"Gorzun rolled black and white against a wilderness of stars."
-Poul Anderson, Rise Of The Terran Empire (New York, 2011), p. 357.
I have been tracking the phrase "...a wilderness of stars..." through Poul Anderson's works and here it is again.
Like most people, I enjoy good films. Like some people, I also enjoy good graphic fiction (comic strips). Films and comics are visual, unlike novels. Works like "The Star Plunderer" lend themselves to visual adaptation. Manuel's mutineers have switched off the lights and the twice Terran artificial gravity in the Gorzuni spaceship. Some have naval zero G training. While Manuel melts the lock of the cage holding the male slaves, Reeves:
"...could dimly see the tangle of free-floating naked bodies churning and screaming in the vast gloom. A scene from an ancient hell. The fall of the rebel angels. Man, child of God, had stormed the stars and been condemned to Hell for it.
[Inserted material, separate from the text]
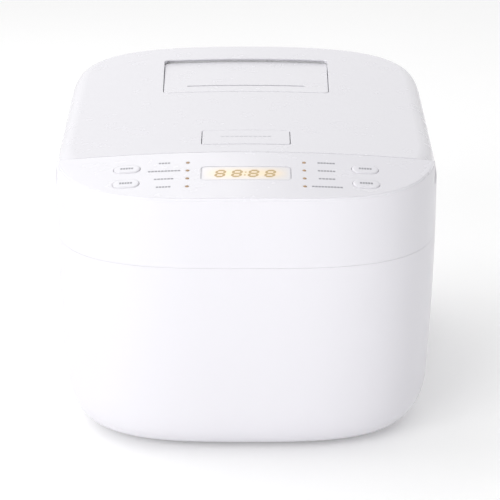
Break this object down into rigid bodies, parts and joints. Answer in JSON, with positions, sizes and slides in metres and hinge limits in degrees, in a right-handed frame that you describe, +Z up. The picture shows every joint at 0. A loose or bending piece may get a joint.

"And now he was going to burst out!" (p. 351)
As the captured ship, now named the Revenge, attacks Gorzun, the men of Sol see:
"...mountains...snow and glaciers and a churning sea lit by three hurtling moons. Blackness and cold and desolation." (pp. 357-358)
Anderson's descriptions are vivid enough to convey how well these scenes would look if drawn or filmed.